The Office of the Attorney General said that the deadline for submitting a petition to propose an amendment to the Constitution to the attorney general is 150 days before the general election.

"This year, the general election is on Nov. 6; 150 days before that date is Saturday, June 9. If the normal deadline falls on a Saturday, then the deadline is the immediately preceding business day. NMIAC § 50-50-601. Thus, a petition to propose an amendment to the Constitution must be submitted to the attorney general on or before Friday, June 8, 2012," said assistant attorney general Teresita Sablan in a response letter to resident Ruth Tighe.

But because June 8 is a Friday and most government offices are closed on that day because of austerity, proponents of the Saipan casino initiative will submit the signatures on Thursday.

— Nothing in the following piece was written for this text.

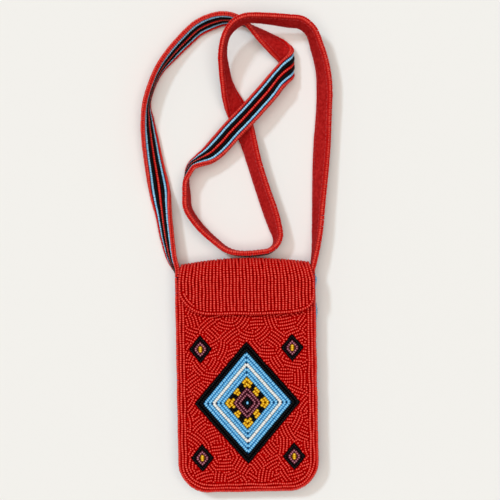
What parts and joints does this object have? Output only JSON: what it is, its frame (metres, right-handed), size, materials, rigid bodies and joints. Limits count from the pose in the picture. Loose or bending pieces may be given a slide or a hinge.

The attorney general has 30 days to determine how many valid signatures the petition contains and to provide notice to the submitting party of his determination, the OAG said.

If the petition has a sufficient number of signatures to satisfy the constitutional requirements but the attorney general is unable to certify a sufficient number of the signatures, the submitting party shall have an additional 10 days to submit additional signatures to support the petition, the OAG said.

If the petition does not have a sufficient number of signatures to satisfy the constitutional requirements, however, the submitting party shall not have any additional time to submit supporting signatures, the office said.

Moreover, if the submitting party is given additional time to submit additional signatures, the NMIAC does not set a time frame in which the attorney general must certify the additional signatures, the OAG said.

However, the attorney general must submit a written certification to the Commonwealth Election Commission, indicating whether the petition meets the constitutional requirements at least 90 days before the general election.

"Thus, if a submitting party is given additional time to gather signatures, the attorney general must certify the additional signatures by Aug. 8, 2012," the OAG added.